◆ Goal ◆
Copy exactly the lines from the one containing "The Blender code" to the one containing "for each rib.", both lines included, and nothing else.

◆ Data for this exercise ◆
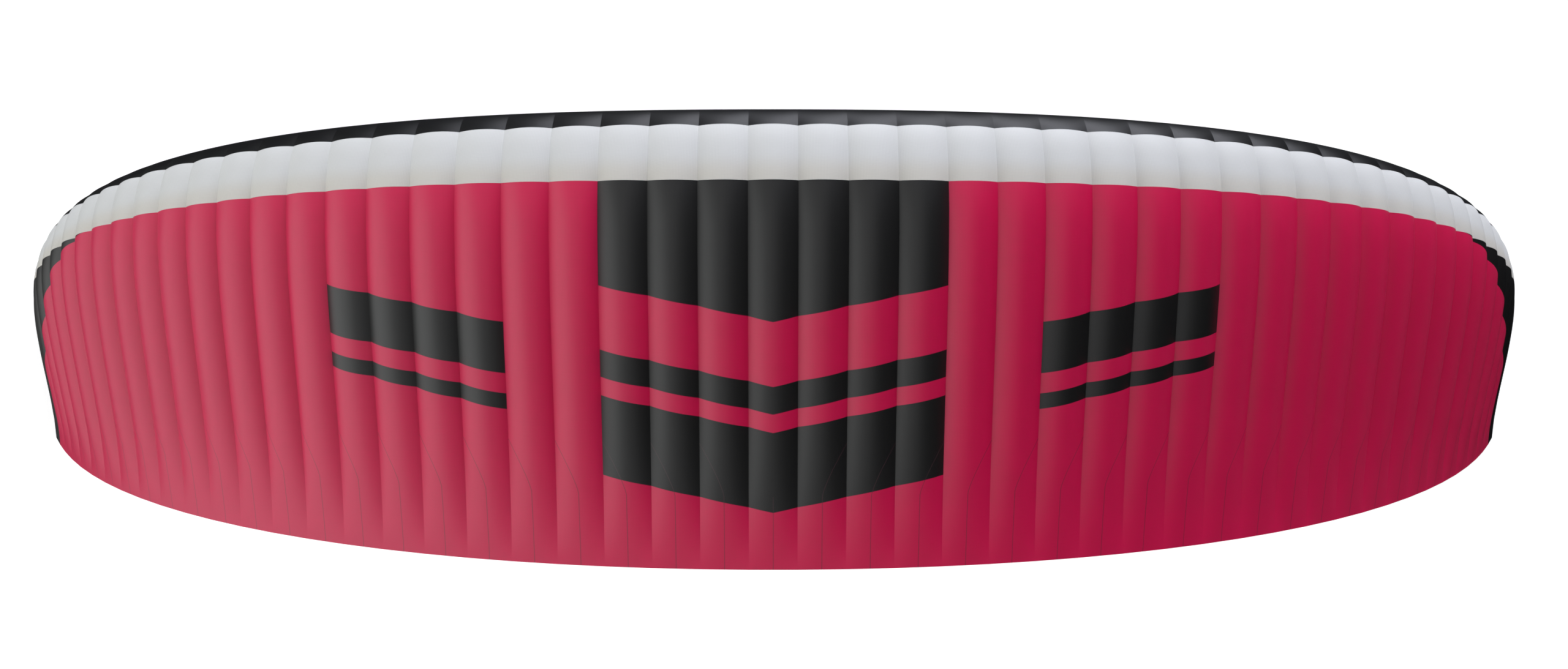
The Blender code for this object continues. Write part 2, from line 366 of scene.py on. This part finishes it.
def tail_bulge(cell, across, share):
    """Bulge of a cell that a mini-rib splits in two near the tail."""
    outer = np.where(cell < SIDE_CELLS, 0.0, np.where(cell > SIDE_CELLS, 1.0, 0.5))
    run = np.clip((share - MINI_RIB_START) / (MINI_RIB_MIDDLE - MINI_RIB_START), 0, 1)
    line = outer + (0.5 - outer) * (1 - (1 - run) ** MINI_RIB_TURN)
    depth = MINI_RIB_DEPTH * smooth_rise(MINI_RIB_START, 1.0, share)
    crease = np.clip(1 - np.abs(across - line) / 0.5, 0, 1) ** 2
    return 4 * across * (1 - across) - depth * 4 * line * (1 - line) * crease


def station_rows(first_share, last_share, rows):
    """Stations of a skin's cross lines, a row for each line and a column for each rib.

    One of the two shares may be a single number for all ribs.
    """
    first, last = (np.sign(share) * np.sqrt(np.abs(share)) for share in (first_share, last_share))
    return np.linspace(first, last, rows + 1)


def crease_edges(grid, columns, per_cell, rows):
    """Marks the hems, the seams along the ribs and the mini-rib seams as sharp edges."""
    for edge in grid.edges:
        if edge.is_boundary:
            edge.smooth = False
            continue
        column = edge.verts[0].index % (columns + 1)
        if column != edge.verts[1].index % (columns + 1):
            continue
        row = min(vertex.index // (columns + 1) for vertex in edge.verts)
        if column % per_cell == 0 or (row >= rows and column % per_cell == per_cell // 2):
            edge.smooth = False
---
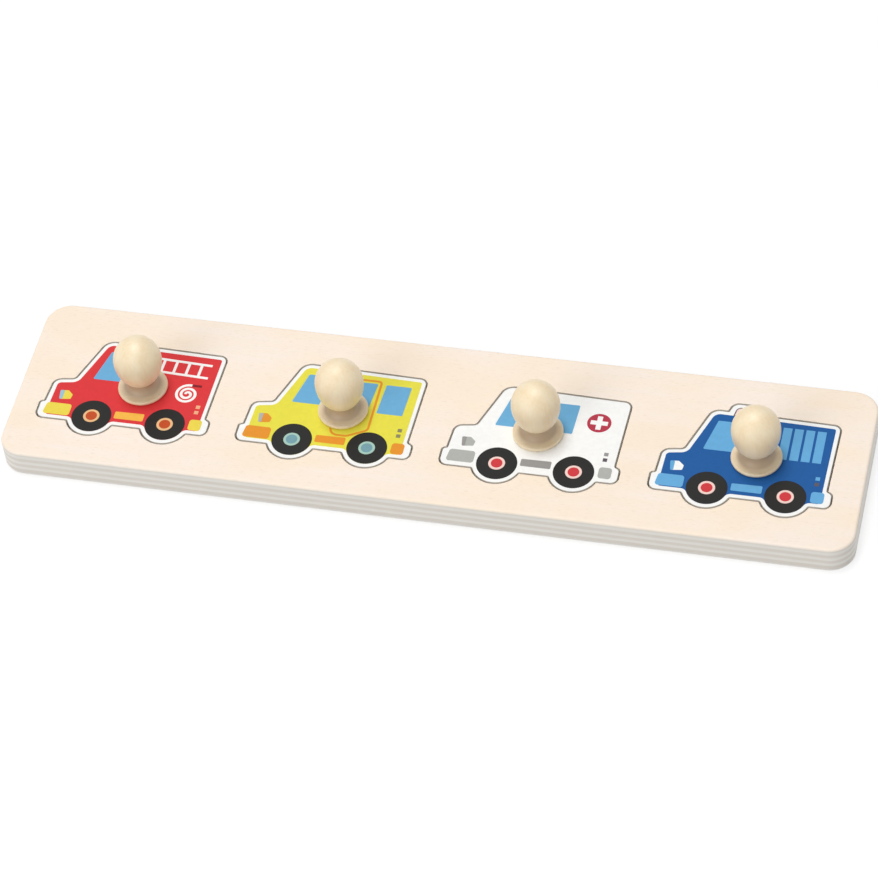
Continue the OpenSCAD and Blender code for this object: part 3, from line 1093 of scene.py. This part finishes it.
...
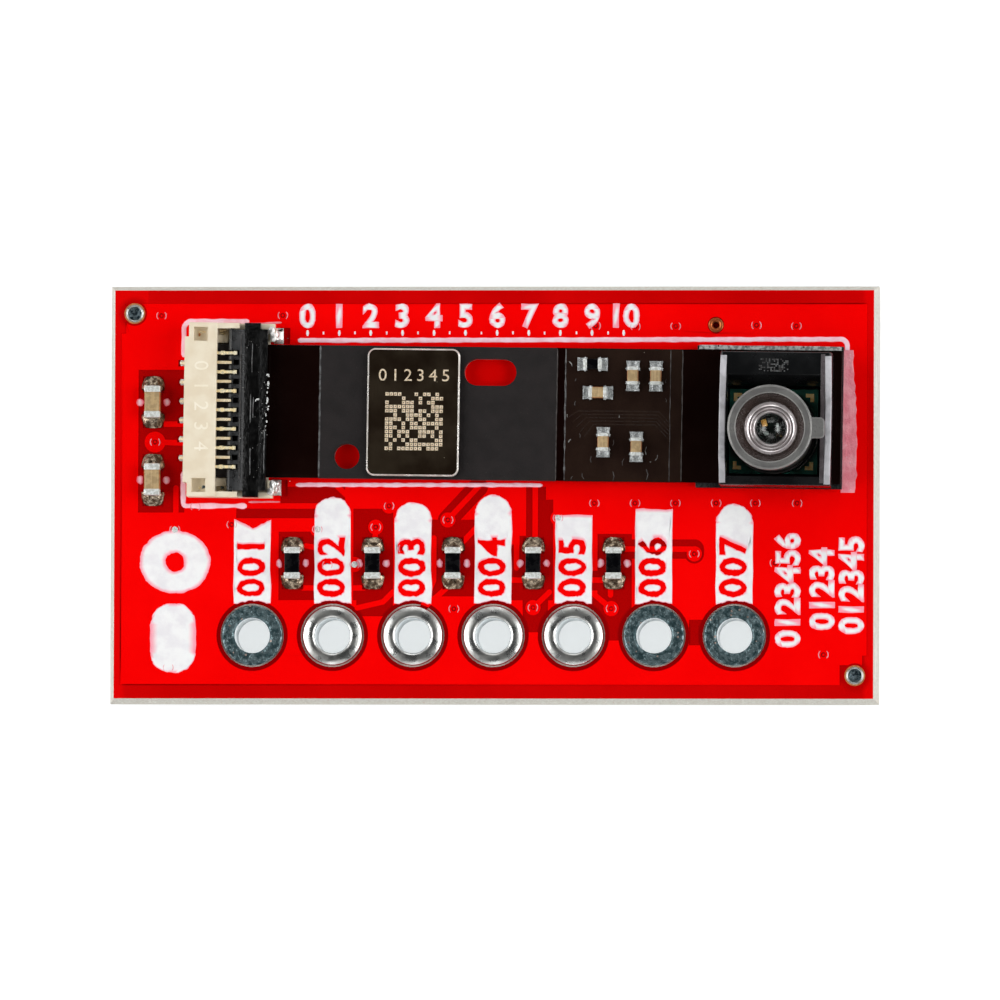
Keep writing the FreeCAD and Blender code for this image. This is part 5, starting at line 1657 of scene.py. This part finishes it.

◆ Result below ◆
The Blender code for this object continues. Write part 2, from line 366 of scene.py on. This part finishes it.
def tail_bulge(cell, across, share):
    """Bulge of a cell that a mini-rib splits in two near the tail."""
    outer = np.where(cell < SIDE_CELLS, 0.0, np.where(cell > SIDE_CELLS, 1.0, 0.5))
    run = np.clip((share - MINI_RIB_START) / (MINI_RIB_MIDDLE - MINI_RIB_START), 0, 1)
    line = outer + (0.5 - outer) * (1 - (1 - run) ** MINI_RIB_TURN)
    depth = MINI_RIB_DEPTH * smooth_rise(MINI_RIB_START, 1.0, share)
    crease = np.clip(1 - np.abs(across - line) / 0.5, 0, 1) ** 2
    return 4 * across * (1 - across) - depth * 4 * line * (1 - line) * crease


def station_rows(first_share, last_share, rows):
    """Stations of a skin's cross lines, a row for each line and a column for each rib.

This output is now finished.